#### [RECORDED DATA]
════════
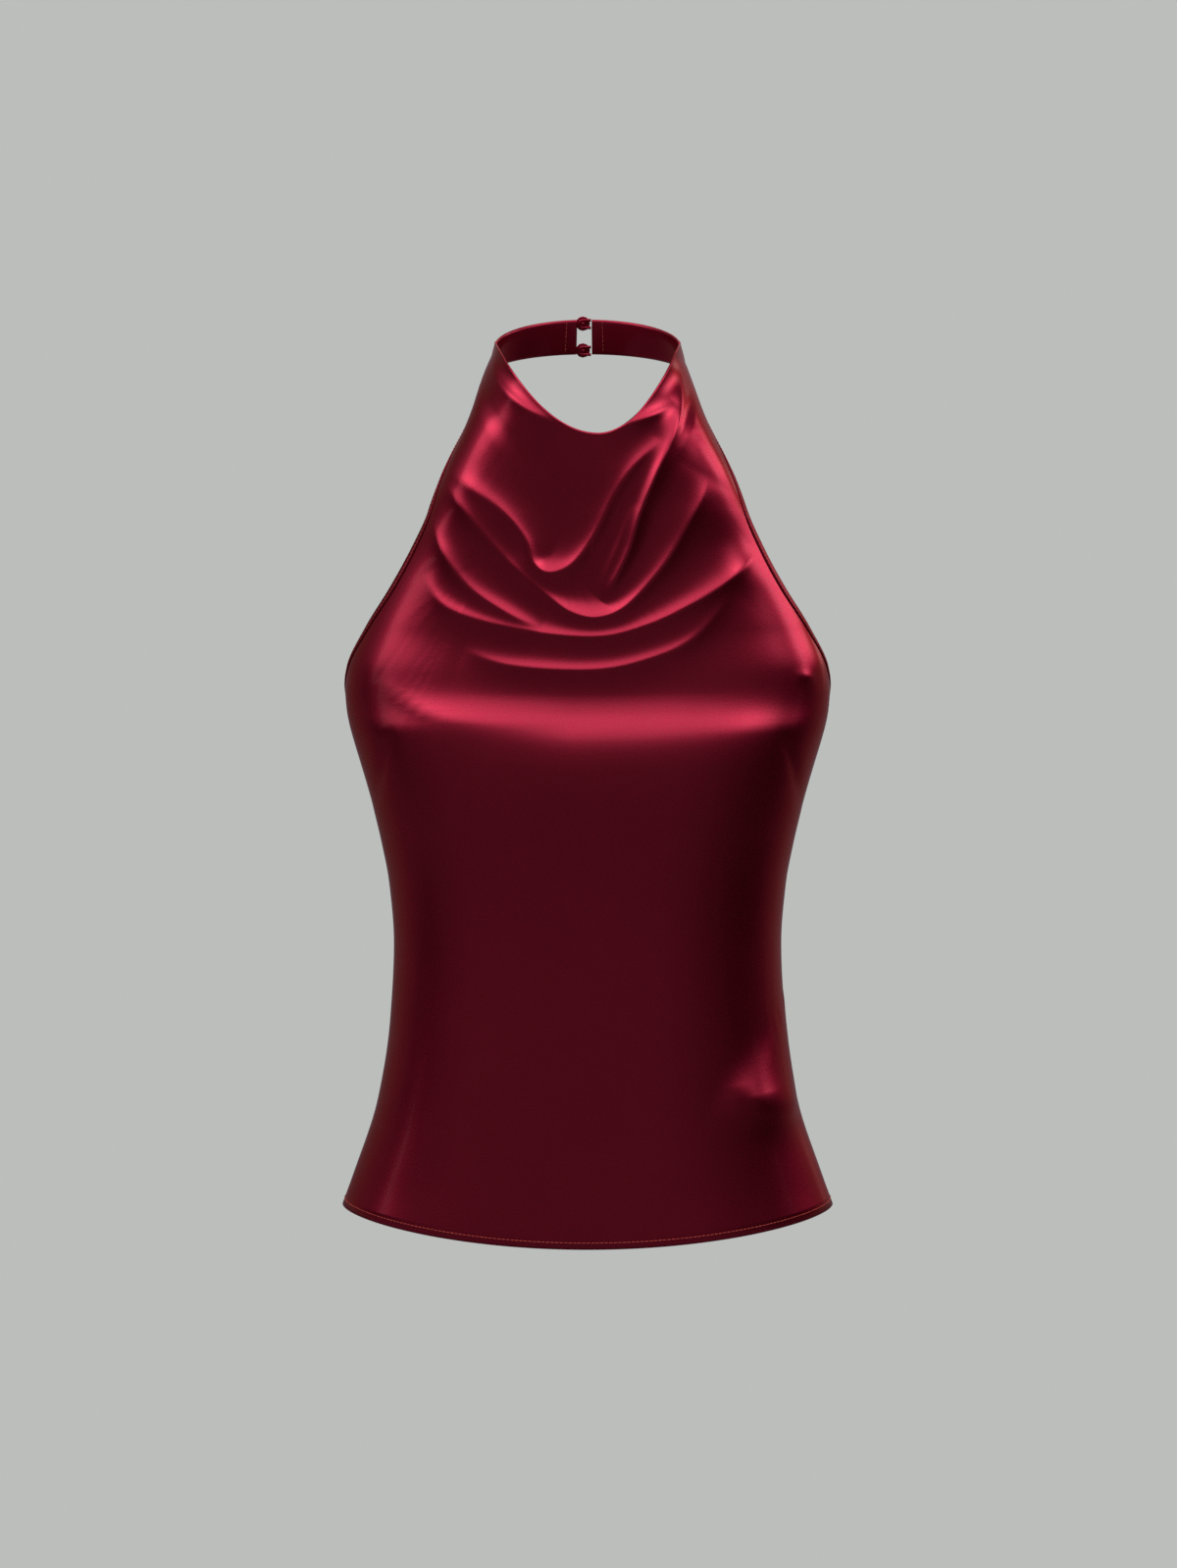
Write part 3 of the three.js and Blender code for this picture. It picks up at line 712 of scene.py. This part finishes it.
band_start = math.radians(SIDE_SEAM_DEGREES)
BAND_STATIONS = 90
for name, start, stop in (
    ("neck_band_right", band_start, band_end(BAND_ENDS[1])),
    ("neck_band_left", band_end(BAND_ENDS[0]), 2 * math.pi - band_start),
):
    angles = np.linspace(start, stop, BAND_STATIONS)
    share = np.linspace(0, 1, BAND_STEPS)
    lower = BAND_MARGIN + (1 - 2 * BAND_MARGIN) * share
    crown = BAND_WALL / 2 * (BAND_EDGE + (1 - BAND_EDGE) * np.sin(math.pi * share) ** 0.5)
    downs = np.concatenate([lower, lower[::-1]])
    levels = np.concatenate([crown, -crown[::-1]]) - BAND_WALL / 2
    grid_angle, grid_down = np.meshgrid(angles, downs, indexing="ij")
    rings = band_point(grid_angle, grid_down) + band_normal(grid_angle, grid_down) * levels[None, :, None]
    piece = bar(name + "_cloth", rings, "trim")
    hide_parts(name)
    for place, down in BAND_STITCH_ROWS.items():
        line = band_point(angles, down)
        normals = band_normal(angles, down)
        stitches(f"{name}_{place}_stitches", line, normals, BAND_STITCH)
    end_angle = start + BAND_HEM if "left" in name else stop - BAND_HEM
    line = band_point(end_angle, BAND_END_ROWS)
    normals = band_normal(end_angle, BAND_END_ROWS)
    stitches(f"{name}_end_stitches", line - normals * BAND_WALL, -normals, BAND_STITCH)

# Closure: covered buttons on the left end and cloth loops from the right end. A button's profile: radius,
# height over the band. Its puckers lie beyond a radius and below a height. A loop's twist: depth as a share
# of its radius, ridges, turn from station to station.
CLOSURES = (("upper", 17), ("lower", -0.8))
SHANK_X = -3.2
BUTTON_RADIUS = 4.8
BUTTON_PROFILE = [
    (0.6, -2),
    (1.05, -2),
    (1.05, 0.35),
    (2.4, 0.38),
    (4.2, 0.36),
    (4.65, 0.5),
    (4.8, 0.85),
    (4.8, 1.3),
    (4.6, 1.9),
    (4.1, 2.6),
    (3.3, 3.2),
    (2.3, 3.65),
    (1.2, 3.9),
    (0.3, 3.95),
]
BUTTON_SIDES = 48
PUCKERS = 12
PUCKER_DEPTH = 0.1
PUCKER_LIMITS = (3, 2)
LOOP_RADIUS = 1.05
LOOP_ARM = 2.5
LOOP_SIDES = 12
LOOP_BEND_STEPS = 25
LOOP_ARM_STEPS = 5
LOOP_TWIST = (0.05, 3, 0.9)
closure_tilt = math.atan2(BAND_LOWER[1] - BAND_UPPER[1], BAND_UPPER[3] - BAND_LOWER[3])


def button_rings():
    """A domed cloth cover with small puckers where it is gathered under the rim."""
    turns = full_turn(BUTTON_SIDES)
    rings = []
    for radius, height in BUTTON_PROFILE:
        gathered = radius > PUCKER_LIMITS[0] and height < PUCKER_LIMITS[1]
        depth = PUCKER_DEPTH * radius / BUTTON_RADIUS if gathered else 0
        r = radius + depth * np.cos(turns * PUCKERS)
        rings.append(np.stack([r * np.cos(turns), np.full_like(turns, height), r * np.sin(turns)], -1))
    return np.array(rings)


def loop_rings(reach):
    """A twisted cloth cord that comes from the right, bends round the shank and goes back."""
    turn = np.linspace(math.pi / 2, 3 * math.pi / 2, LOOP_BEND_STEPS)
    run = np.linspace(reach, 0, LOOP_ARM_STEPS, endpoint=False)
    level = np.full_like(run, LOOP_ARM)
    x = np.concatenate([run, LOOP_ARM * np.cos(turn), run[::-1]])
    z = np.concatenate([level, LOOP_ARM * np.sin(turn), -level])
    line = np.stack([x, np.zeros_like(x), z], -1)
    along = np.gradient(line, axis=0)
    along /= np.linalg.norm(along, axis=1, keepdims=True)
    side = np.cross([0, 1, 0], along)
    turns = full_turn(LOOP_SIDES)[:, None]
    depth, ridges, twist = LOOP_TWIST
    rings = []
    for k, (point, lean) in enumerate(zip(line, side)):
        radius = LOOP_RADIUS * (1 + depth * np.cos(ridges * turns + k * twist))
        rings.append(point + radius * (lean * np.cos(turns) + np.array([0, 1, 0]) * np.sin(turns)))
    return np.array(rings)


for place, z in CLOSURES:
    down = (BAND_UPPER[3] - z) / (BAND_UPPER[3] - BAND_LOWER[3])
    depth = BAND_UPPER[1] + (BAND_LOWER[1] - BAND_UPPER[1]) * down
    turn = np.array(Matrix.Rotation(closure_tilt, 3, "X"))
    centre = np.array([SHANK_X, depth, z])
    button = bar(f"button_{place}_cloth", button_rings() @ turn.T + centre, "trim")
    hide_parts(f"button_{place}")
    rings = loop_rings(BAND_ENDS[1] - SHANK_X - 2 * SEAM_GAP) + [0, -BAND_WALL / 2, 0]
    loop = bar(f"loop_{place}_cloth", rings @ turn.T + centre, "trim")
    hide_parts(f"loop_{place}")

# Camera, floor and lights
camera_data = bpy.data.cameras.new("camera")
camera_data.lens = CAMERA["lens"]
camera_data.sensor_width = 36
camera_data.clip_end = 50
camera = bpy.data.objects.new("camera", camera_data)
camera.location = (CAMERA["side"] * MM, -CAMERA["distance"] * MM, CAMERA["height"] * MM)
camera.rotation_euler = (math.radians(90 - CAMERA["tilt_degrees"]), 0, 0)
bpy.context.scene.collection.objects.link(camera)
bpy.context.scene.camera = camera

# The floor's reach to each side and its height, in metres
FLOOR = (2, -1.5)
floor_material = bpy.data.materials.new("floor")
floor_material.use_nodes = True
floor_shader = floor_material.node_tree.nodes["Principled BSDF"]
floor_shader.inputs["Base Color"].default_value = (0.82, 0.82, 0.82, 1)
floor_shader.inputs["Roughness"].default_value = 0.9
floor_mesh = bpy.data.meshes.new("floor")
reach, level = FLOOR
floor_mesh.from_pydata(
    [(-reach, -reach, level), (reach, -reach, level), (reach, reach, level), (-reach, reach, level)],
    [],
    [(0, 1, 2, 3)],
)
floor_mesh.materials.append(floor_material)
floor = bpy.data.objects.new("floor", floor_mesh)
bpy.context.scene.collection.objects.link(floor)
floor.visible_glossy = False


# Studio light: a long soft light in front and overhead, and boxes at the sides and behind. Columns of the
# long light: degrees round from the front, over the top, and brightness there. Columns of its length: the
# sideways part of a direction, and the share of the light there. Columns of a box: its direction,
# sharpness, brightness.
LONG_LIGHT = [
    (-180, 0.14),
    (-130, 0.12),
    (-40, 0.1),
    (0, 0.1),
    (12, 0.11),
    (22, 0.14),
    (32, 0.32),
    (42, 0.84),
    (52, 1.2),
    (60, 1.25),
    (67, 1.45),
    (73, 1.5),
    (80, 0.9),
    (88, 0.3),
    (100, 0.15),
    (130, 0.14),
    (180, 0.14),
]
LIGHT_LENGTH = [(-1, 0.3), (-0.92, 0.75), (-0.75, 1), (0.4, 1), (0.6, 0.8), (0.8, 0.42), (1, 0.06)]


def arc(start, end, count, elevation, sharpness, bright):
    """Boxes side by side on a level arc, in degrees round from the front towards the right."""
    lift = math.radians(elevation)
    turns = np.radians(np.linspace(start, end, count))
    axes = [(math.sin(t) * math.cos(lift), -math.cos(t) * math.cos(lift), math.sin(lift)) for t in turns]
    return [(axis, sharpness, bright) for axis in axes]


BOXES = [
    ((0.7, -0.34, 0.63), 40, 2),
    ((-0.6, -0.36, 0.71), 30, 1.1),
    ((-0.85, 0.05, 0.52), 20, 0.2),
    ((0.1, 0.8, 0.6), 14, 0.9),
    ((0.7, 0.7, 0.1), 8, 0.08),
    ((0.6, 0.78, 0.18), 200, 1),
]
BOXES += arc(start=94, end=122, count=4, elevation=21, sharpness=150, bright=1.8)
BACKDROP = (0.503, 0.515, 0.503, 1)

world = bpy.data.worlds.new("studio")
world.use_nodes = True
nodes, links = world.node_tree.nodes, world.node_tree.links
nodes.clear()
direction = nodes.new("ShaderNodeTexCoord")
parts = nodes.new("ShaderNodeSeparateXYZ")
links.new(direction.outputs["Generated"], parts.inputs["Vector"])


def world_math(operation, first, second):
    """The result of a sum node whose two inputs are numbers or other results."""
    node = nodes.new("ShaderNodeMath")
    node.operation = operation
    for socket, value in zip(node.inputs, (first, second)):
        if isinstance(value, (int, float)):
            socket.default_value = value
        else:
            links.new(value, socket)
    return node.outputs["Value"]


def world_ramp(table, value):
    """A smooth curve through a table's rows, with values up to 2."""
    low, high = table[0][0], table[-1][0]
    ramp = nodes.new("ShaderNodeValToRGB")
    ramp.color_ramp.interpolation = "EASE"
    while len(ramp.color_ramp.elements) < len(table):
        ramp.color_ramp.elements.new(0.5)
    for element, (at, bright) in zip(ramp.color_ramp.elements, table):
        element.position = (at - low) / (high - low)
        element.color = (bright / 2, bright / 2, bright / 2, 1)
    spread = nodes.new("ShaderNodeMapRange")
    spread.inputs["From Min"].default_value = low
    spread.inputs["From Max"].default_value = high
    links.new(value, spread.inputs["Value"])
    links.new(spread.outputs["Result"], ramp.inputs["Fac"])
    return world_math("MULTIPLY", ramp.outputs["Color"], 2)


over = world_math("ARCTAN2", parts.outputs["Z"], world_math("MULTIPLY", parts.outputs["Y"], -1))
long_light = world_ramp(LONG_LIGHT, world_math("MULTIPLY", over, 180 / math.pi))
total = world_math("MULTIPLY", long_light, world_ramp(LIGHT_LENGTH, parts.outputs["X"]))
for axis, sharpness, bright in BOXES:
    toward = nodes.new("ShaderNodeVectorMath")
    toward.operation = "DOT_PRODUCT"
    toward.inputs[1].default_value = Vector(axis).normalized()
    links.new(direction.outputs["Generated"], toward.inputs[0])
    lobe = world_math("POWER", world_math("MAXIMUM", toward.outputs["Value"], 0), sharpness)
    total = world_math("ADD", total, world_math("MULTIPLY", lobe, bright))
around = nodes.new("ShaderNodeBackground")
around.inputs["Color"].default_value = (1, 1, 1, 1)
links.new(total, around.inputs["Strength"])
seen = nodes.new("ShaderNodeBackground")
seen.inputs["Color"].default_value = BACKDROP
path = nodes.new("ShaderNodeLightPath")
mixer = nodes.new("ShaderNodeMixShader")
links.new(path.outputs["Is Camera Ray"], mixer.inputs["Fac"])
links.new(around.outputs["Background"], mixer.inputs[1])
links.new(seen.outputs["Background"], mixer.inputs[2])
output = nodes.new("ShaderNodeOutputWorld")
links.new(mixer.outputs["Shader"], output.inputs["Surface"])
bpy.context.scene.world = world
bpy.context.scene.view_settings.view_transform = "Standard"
════════
#### [EXERCISE INSTRUCTIONS]
Copy, please, exactly the lines that start at the first line of the data and end at the line containing "piece = bar(name", both kept and no others.

#### [FINISHED ANSWER]
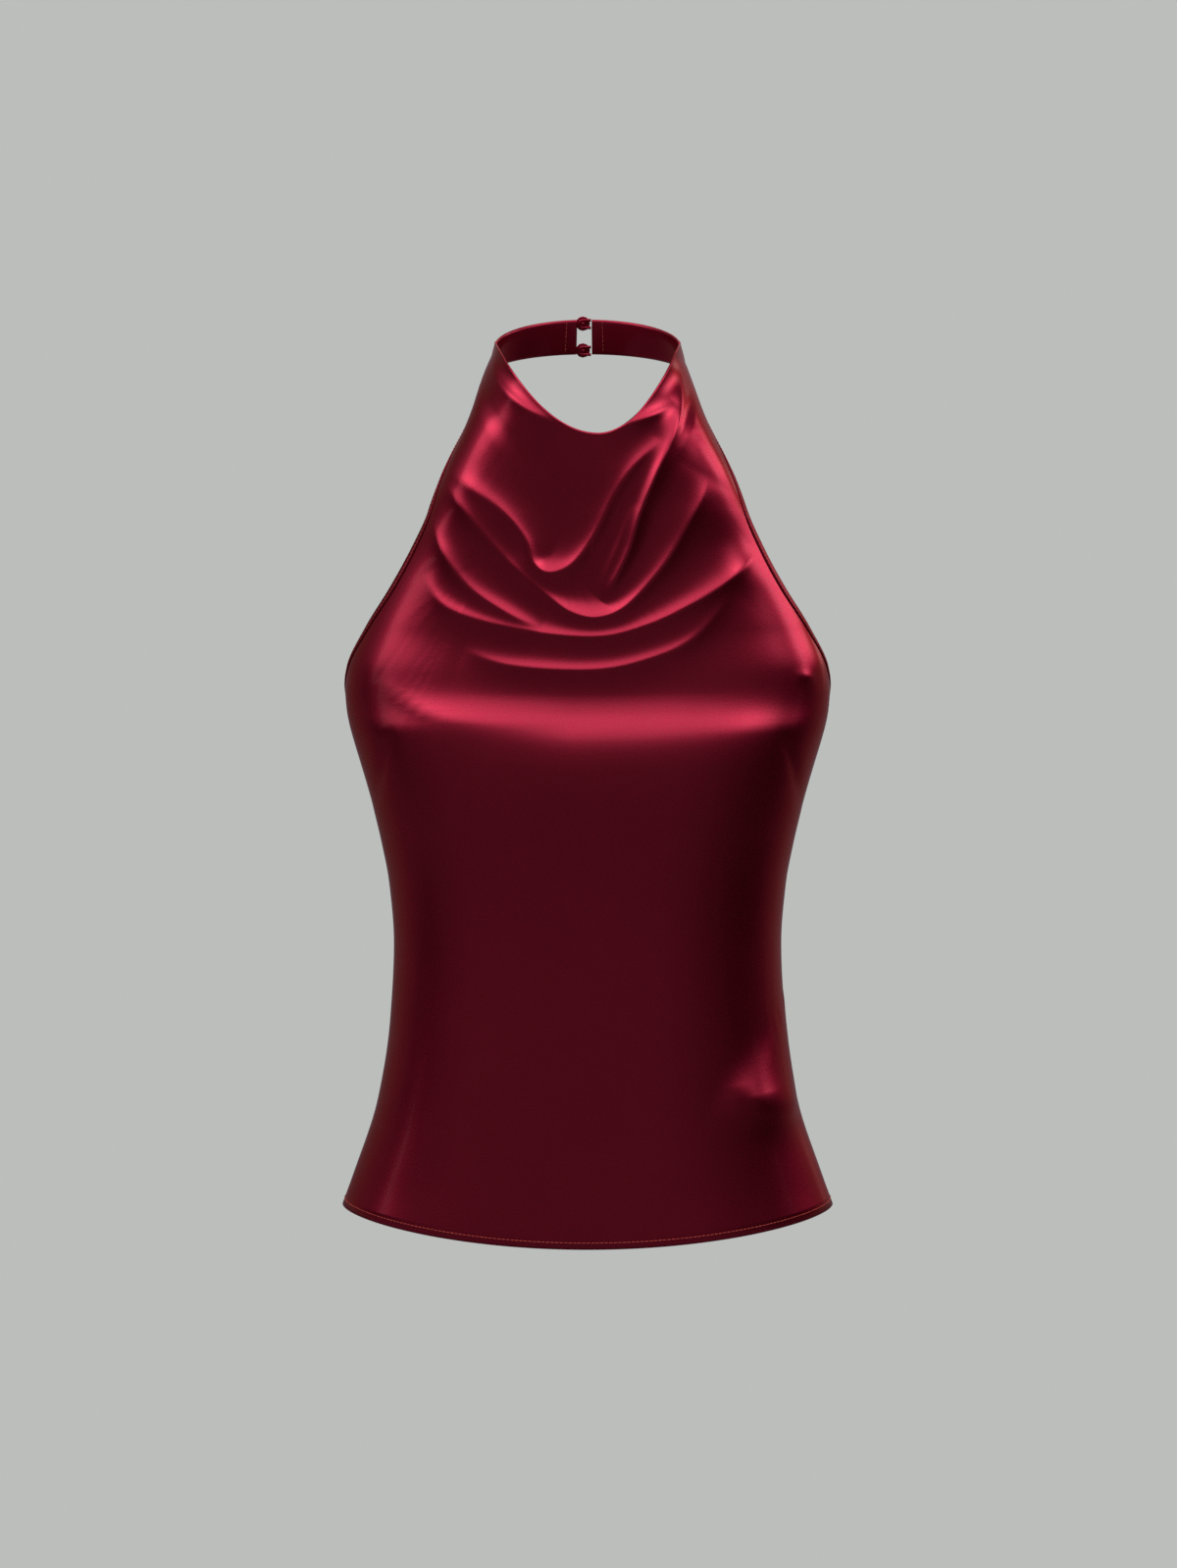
Write part 3 of the three.js and Blender code for this picture. It picks up at line 712 of scene.py. This part finishes it.
band_start = math.radians(SIDE_SEAM_DEGREES)
BAND_STATIONS = 90
for name, start, stop in (
    ("neck_band_right", band_start, band_end(BAND_ENDS[1])),
    ("neck_band_left", band_end(BAND_ENDS[0]), 2 * math.pi - band_start),
):
    angles = np.linspace(start, stop, BAND_STATIONS)
    share = np.linspace(0, 1, BAND_STEPS)
    lower = BAND_MARGIN + (1 - 2 * BAND_MARGIN) * share
    crown = BAND_WALL / 2 * (BAND_EDGE + (1 - BAND_EDGE) * np.sin(math.pi * share) ** 0.5)
    downs = np.concatenate([lower, lower[::-1]])
    levels = np.concatenate([crown, -crown[::-1]]) - BAND_WALL / 2
    grid_angle, grid_down = np.meshgrid(angles, downs, indexing="ij")
    rings = band_point(grid_angle, grid_down) + band_normal(grid_angle, grid_down) * levels[None, :, None]
    piece = bar(name + "_cloth", rings, "trim")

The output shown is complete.